Step 2: Run SQL Meta Scan
The SQL Meta Scan analyzes your custom SQL queries to understand the data structure and patterns.
Scan Options:
- Scan Only: Analyzes the query structure without loading patterns
- Scan & Load Pattern: Analyzes the query and automatically loads suggested generation patterns
This intelligent scanning process:
- Identifies table relationships and joins
- Detects column data types and constraints
- Suggests appropriate Faker patterns for realistic data generation
- Maps foreign key relationships for data consistency
Step 3: Define Pattern Configuration
The final step allows you to configure detailed generation rules for each column in your dataset.
SQL Pattern Details
The system displays a comprehensive analysis of your SQL query structure:
Column | Description |
---|---|
Table Name | Source table identified in the query |
Column Name | Individual column from the database |
Data Type | Database data type (VARCHAR2, NUMBER, DATE, etc.) |
Data Length | Maximum character length for the column |
Original Alias | Column alias used in the SQL query |
Pattern Details Configuration
Configure intelligent data generation rules for each column:
Advanced Pattern Types:
- Faker: Built-in realistic data generation (names, emails, addresses, etc.)

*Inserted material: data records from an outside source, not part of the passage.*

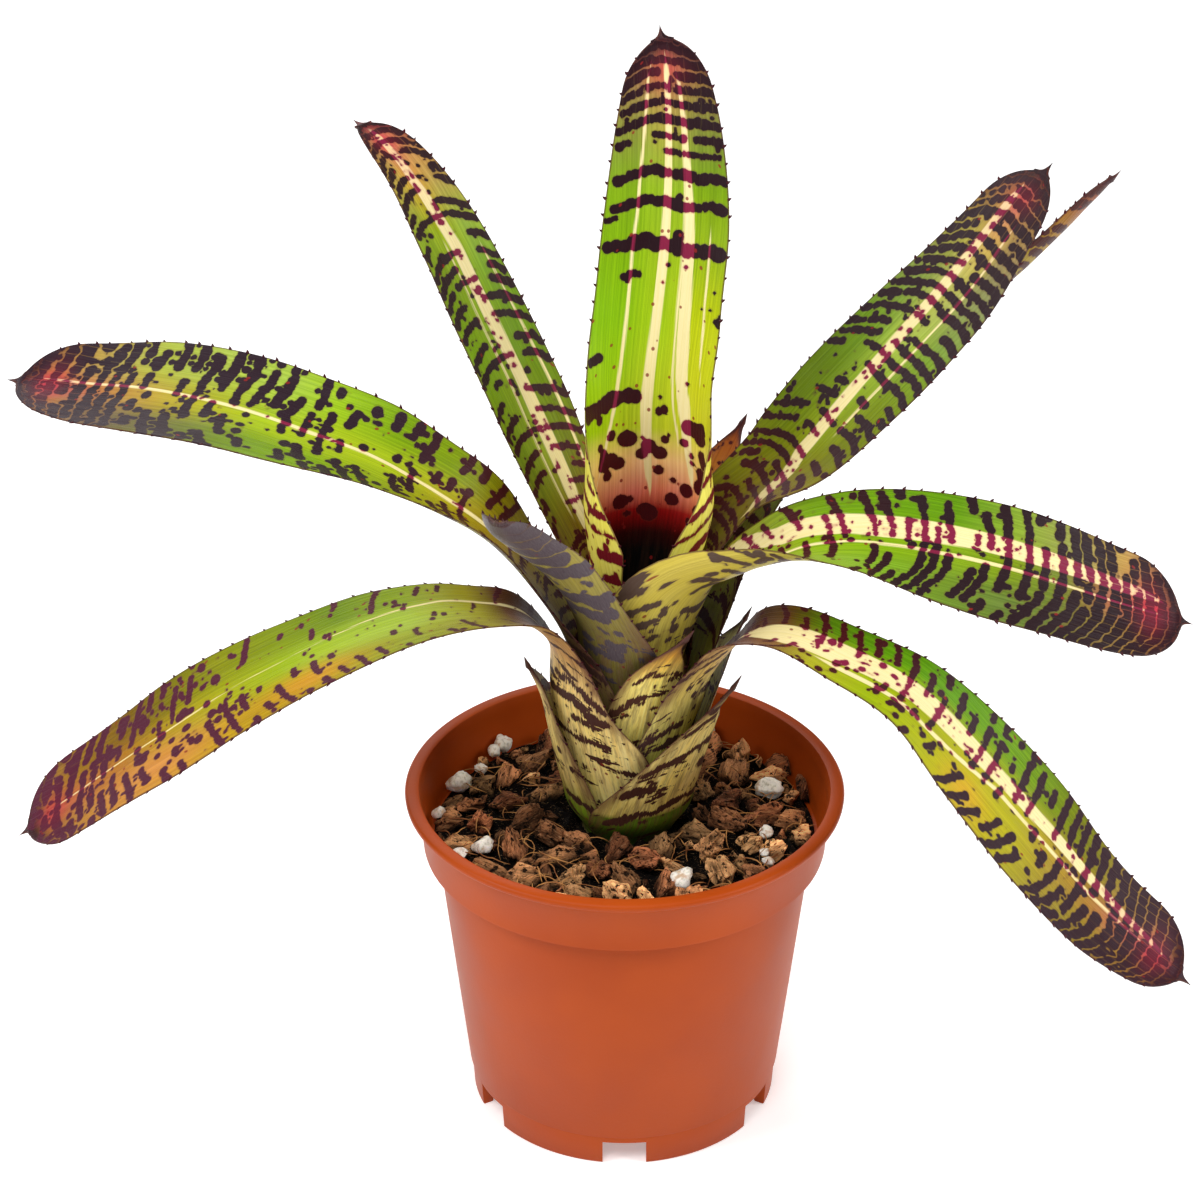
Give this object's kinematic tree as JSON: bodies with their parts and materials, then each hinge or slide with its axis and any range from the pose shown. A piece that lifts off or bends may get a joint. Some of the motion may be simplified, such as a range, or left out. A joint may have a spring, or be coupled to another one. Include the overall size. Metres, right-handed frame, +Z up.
{
  "type": "potted neoregelia bromeliad",
  "caption": "Potted bromeliad: a funnel of arching strap leaves with toothed margins and dark cross bands, growing from bark mix in a round plastic nursery pot.",
  "frame": {"origin": "under the middle of the whole plant's outline seen from above, on the plane the pot stands on", "axes": "+Z up, +X along the longest spread of the leaves, front of the plant towards -Y"},
  "size_m": [0.3688, 0.1952, 0.3412],
  "materials": {
    "pot": "satin terracotta-coloured plastic",
    "bark": "rough broken bark with fibres",
    "stem": "rough",
    "leaf": "satin green with dark purple cross bands",
    "dry_leaf": "dry, brown at the tip"
  },
  "bodies": {
    "root": {"pot": "pot", "bark_mix": "bark", "stem": "stem", "leaf_centre_back": "leaf", "leaf_left_back": "leaf", "leaf_right_back": "leaf", "leaf_right": "leaf", "leaf_front": "leaf", "leaf_far_right": "leaf", "leaf_left": "leaf", "leaf_short_front": "leaf", "leaf_short_back": "dry_leaf", "leaf_right_front": "leaf", "leaf_left_front": "leaf", "leaf_short_right": "leaf", "sheath_left": "leaf", "sheath_right": "leaf"}
  },
  "joints": []
}
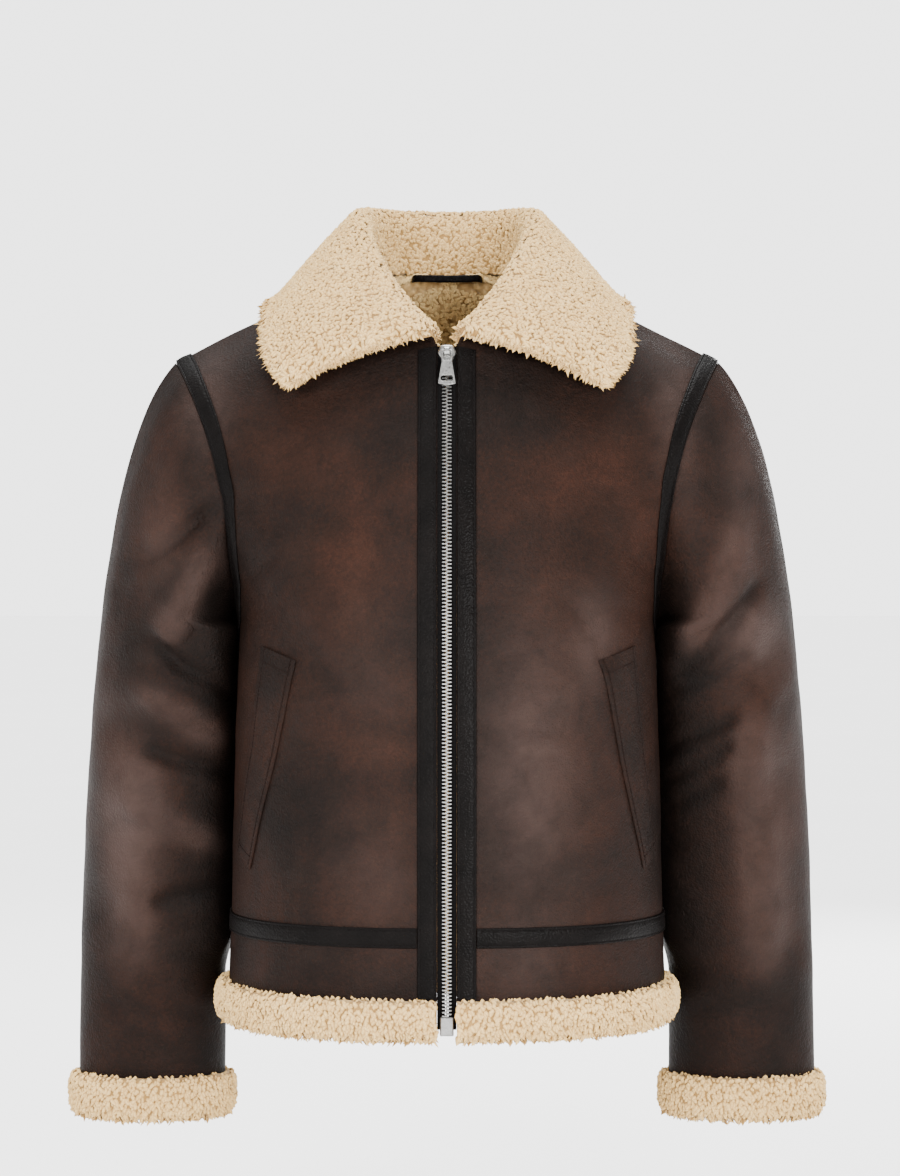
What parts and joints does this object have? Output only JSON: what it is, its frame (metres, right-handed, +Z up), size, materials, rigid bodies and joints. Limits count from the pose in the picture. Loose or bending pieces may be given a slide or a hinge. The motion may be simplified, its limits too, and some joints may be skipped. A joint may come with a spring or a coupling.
{
  "type": "aviator jacket",
  "caption": "Zipped shearling aviator jacket in brown leather with a wide fleece collar, fleece cuffs and hem, filled out as worn",
  "frame": {"origin": "centre plane, midway between the shoulders and level with the side neck points, where a wearer's shoulders hold the garment", "axes": "+Z up, -Y out of the garment's front, +X to the viewer's right when seen from the front"},
  "size_m": [0.671, 0.31, 0.8092],
  "materials": {
    "leather_brown": "mottled dark brown with a soft sheen",
    "leather_black": "black pebble grain",
    "fleece": "cream curled shearling pile",
    "zip_cloth": "woven black zip tape",
    "metal": "bright nickel plate"
  },
  "bodies": {
    "garment": {"front_left": "leather_brown", "front_right": "leather_brown", "back_body": "leather_brown", "hem_band_front_left": "leather_brown", "hem_band_front_right": "leather_brown", "hem_band_back": "leather_brown", "sleeve_left": "leather_brown", "sleeve_right": "leather_brown", "collar_under": "leather_brown", "pocket_welt_left": "leather_brown", "pocket_welt_right": "leather_brown", "armhole_tape_left": "leather_black", "armhole_tape_right": "leather_black", "placket_left": "leather_black", "placket_right": "leather_black", "hem_tape_front_left": "leather_black", "hem_tape_front_right": "leather_black", "hem_tape_back": "leather_black", "hanger_loop": "leather_black", "cuff_fleece_left": "fleece", "cuff_fleece_right": "fleece", "hem_fleece_front_left": "fleece", "hem_fleece_front_right": "fleece", "hem_fleece_back": "fleece", "collar_upper": "fleece", "zip_tape_left": "zip_cloth", "zip_tape_right": "zip_cloth", "zip_chain": "metal", "zip_slider": "metal", "zip_box": "metal"},
    "pull_tab": {"zip_pull_tab": "metal"}
  },
  "joints": [
    {"name": "tab_swing", "type": "hinge", "parent": "garment", "child": "pull_tab", "pos_m": [0, -0.11908, -0.06271], "axis": [-1, 0, 0], "range_deg": [0, 110]}
  ]
}
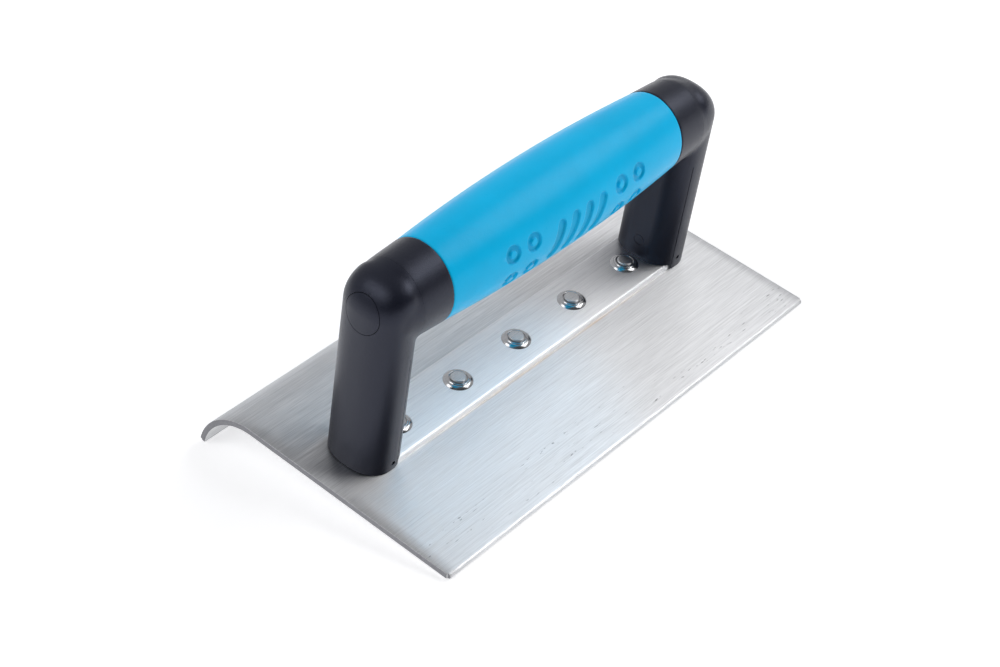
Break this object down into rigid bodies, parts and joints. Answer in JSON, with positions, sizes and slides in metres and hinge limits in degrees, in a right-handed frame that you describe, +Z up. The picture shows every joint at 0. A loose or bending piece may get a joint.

- Lookup: Reference tables for consistent data relationships
- Regex: Custom regular expression patterns
- Custom: User-defined generation logic
Mine & Generate Data
The Mine & Generate Data interface provides access to your configured data sources and generation capabilities.
Data Configurations
Navigate to Data Factory > Mine & Generate Data to access your data configurations.
Data Results Interface
When you click "Mine & Generate" on a configuration, you access the data results interface with advanced filtering and data management capabilities.
Advanced WHERE Clause Builder
The filtering system provides a sophisticated UI for building custom WHERE clauses that are applied to your SQL query in the backend:
Filter Components:
- Column: Select any column from your query results
- Condition: Choose from multiple operators for precise filtering
- Value: Specify the value to match against
Available Condition Operators:
Operator | Name | Description |
---|---|---|
= | Equals | Exact match filtering |
LIKE | Pattern Match | Pattern matching with wildcards |
NOT LIKE | Exclude Pattern | Exclude pattern matches |
> | Greater Than | Numerical and date comparisons |
>= | Greater/Equal | Inclusive range filtering |
<= | Less/Equal | Upper bound filtering |
!= | Not Equal | Exclusion filtering |
Filter Management:
- Add Filter: Build multiple filter conditions
- Apply Filters: Execute the filtered query
- Clear Filters: Remove all active filters
This advanced filtering system dynamically modifies your original SQL query by appending WHERE clauses, allowing you to create complex data subsets without writing additional SQL code.
Data Actions
- Create Booking: Reserve specific data records for team use
- Data Subset: Create focused data subsets
- Generate Data: Create synthetic data based on configured patterns
Data Preview
View live data results with:
- Selectable rows with checkboxes
- Column sorting and filtering
- Pagination for large datasets
- Export capabilities
Create Data Booking
When you select data rows and click "Create Booking", the system opens a booking management interface:
Booking Details:
- Summary: Booking name and description
- Booking Timeline: Start and end dates for data reservation
- Selected Data ID(s): List of specific records being booked
Contention Management:
- Contention Status: Real-time availability checking
- Conflict Resolution: Automatic removal of conflicting data
- Individual Actions: Delete specific items from booking
The system automatically checks for data conflicts and displays "No Contention" for available records or warns about conflicting bookings.
Generate Synthetic Data
Click "Generate Data" to create synthetic datasets based on your pre-configured patterns:
Generation Options:
- Record Count: Specify the number of records to generate
The generated data follows all the patterns and rules you've configured, ensuring realistic and consistent synthetic datasets.